For the entries that follow, tally the lines holding the string "hidden". Give the total and nothing else.

───── PROVIDED MATERIAL ─────

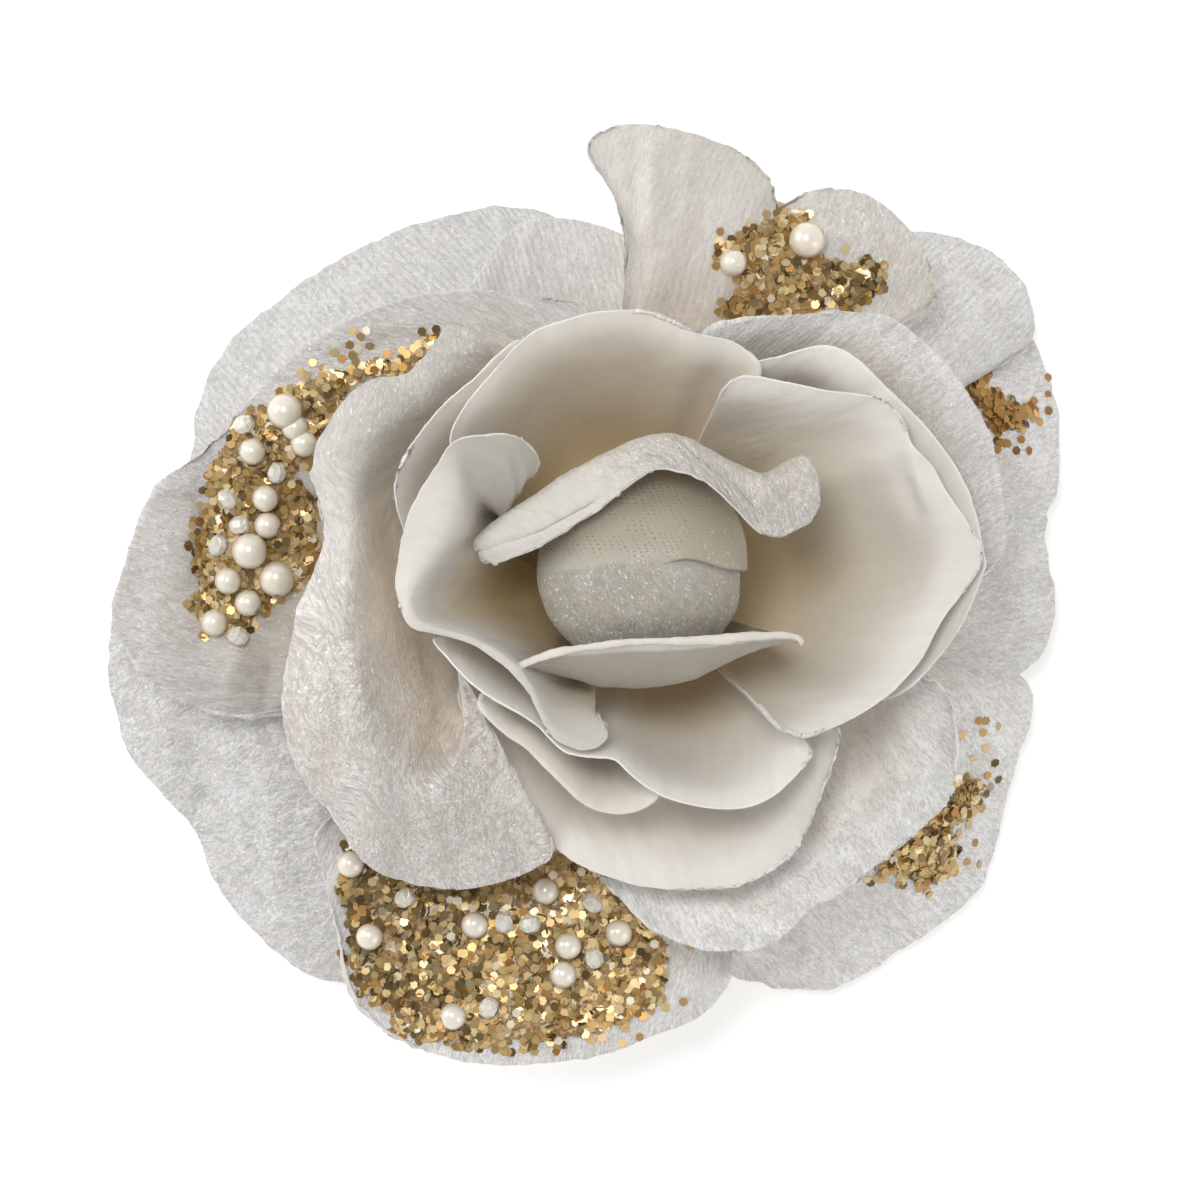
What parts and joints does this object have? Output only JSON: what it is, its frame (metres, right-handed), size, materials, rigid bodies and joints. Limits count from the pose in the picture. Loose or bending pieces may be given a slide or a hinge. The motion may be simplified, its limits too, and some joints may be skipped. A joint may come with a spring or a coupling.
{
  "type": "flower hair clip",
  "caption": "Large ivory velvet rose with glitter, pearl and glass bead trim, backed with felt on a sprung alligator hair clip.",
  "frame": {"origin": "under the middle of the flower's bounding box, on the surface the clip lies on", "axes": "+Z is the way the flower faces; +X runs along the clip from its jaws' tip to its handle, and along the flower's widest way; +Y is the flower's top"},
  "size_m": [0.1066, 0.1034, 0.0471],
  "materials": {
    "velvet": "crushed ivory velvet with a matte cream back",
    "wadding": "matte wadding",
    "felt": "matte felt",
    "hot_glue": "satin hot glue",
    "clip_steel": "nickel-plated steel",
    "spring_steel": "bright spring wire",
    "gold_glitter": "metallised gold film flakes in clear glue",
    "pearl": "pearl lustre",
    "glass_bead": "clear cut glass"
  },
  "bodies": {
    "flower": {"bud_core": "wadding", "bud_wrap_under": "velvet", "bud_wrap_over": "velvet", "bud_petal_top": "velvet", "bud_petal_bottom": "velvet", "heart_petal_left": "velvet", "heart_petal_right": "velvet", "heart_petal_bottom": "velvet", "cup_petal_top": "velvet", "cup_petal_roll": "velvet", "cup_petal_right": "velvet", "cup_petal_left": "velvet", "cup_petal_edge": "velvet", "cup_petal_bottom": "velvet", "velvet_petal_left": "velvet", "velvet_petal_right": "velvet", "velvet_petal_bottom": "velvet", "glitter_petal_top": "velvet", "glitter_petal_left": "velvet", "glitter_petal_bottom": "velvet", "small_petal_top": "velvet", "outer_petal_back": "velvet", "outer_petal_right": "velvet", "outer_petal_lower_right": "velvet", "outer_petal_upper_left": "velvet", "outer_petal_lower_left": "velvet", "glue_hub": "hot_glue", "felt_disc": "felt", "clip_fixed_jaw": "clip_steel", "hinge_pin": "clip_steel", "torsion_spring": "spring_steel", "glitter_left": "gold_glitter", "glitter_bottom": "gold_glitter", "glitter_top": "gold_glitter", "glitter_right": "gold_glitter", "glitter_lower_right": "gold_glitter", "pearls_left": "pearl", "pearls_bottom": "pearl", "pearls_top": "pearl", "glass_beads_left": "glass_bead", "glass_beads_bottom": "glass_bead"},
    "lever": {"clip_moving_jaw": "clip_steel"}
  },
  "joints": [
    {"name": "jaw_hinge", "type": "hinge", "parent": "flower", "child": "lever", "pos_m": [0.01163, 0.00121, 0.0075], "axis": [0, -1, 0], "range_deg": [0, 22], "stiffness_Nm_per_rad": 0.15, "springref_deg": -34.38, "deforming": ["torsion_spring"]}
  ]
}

─────
───── PROVIDED MATERIAL ─────

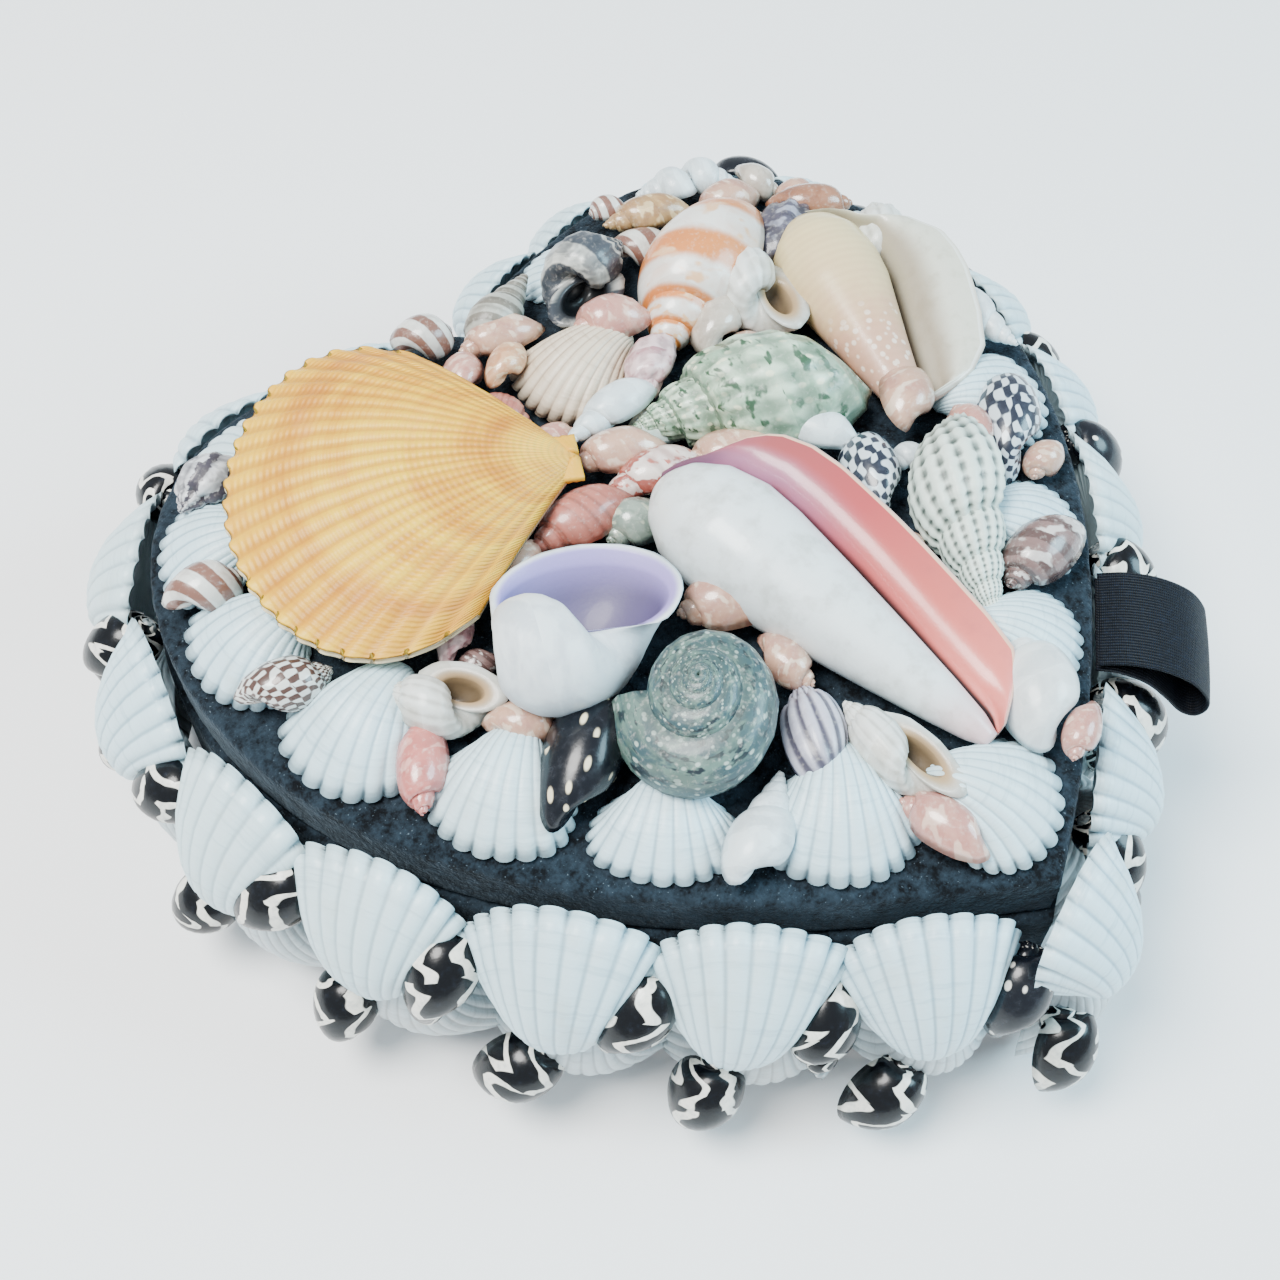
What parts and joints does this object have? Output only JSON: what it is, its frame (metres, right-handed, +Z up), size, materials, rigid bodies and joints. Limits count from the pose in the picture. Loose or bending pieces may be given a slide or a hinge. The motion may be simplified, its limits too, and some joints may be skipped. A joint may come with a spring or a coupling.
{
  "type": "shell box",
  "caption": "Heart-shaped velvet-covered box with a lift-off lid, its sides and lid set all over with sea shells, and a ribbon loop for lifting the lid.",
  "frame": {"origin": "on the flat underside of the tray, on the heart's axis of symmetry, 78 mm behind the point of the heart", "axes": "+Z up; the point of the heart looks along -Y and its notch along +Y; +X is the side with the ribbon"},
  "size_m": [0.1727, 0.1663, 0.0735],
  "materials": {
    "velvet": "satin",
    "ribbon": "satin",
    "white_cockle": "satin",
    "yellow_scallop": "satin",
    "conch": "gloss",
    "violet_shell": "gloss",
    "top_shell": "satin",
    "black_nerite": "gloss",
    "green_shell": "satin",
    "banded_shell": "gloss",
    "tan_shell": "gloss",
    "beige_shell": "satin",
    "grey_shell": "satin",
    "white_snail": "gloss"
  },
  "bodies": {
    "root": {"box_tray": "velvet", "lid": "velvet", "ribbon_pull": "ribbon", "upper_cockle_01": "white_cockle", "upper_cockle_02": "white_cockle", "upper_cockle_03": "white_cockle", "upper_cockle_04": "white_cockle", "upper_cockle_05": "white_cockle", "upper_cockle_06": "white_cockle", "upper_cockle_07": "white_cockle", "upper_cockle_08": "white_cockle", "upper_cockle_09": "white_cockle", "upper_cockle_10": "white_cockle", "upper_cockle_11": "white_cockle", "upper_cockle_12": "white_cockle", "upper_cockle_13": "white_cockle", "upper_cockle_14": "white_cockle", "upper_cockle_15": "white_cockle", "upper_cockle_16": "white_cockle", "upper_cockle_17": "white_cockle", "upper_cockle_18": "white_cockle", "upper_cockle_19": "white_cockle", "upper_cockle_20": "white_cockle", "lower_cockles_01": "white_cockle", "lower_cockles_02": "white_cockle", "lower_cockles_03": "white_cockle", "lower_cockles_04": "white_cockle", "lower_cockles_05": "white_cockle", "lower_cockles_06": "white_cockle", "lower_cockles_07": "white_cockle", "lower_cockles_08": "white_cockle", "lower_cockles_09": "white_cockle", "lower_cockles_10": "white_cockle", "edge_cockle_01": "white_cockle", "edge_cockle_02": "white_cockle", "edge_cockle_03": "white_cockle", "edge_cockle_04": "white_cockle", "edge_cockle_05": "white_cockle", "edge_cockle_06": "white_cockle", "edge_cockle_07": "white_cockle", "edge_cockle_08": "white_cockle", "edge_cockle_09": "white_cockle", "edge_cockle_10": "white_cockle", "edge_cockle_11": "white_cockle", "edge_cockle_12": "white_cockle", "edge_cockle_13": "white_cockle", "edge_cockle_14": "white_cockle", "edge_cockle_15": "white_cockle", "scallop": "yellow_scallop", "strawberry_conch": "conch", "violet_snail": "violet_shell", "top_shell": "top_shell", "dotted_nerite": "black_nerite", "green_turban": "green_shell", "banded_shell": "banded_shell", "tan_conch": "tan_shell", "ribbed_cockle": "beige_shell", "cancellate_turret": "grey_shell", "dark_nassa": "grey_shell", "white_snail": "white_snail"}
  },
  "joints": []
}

─────
───── PROVIDED MATERIAL ─────

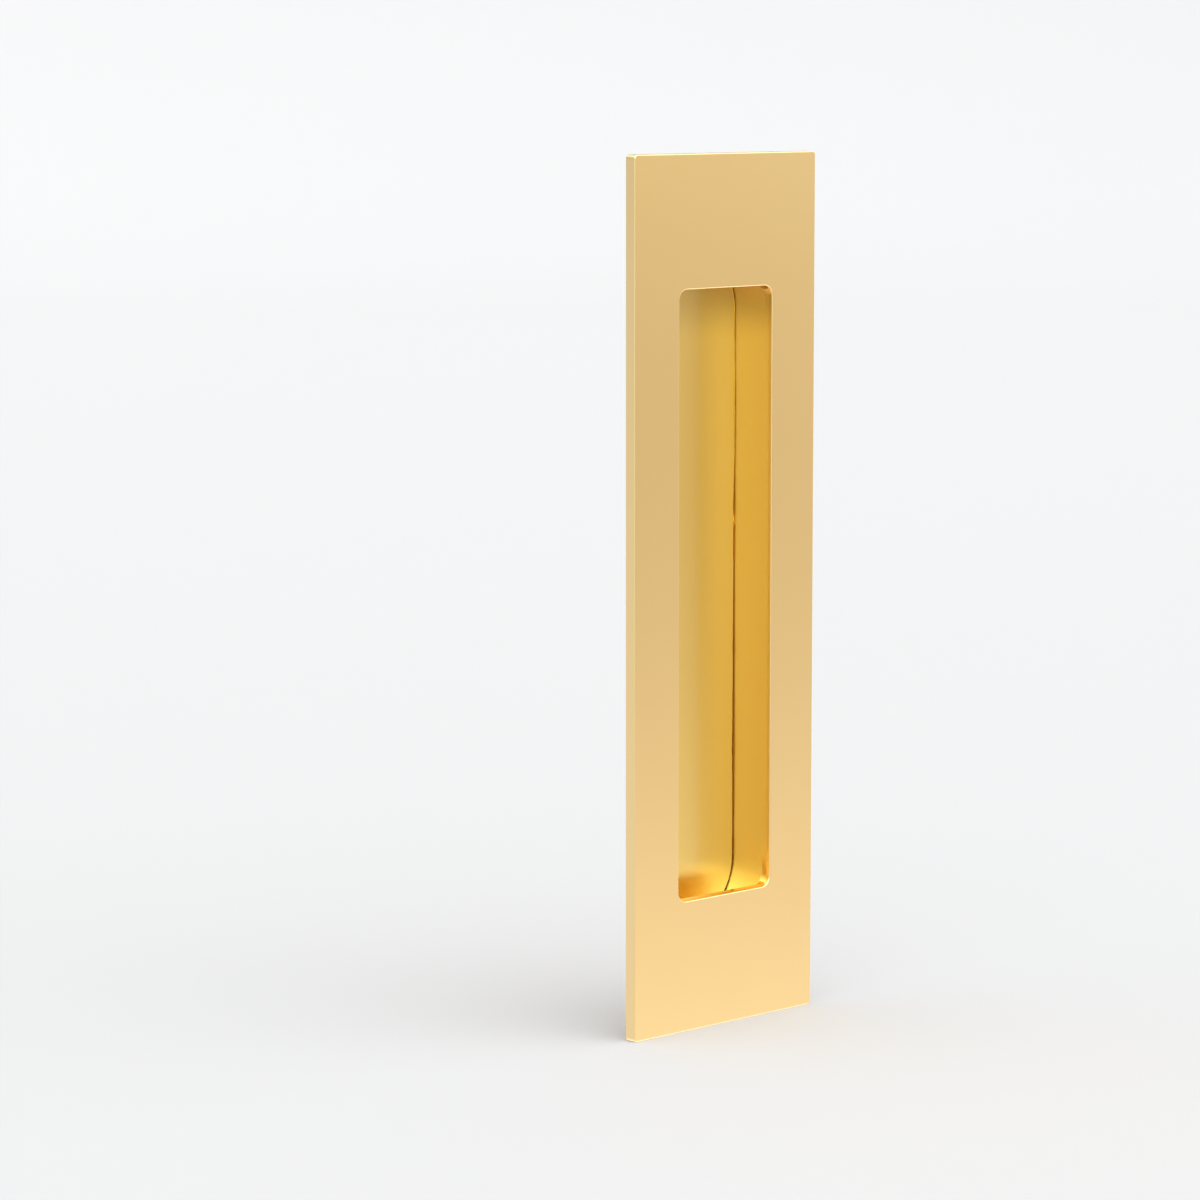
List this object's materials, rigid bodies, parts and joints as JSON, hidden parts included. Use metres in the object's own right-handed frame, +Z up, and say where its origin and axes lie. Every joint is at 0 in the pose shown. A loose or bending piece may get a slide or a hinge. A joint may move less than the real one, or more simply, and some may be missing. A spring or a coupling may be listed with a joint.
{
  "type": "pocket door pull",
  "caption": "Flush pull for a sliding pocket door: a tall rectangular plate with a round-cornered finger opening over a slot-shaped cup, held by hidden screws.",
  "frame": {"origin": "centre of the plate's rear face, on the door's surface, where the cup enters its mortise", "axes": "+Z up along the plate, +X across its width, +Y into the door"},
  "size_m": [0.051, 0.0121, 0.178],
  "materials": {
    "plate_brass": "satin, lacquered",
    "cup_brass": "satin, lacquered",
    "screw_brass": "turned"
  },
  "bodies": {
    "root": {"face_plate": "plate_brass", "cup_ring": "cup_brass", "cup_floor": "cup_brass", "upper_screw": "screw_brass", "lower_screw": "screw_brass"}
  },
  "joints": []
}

─────

(WRITTEN ANSWER): 2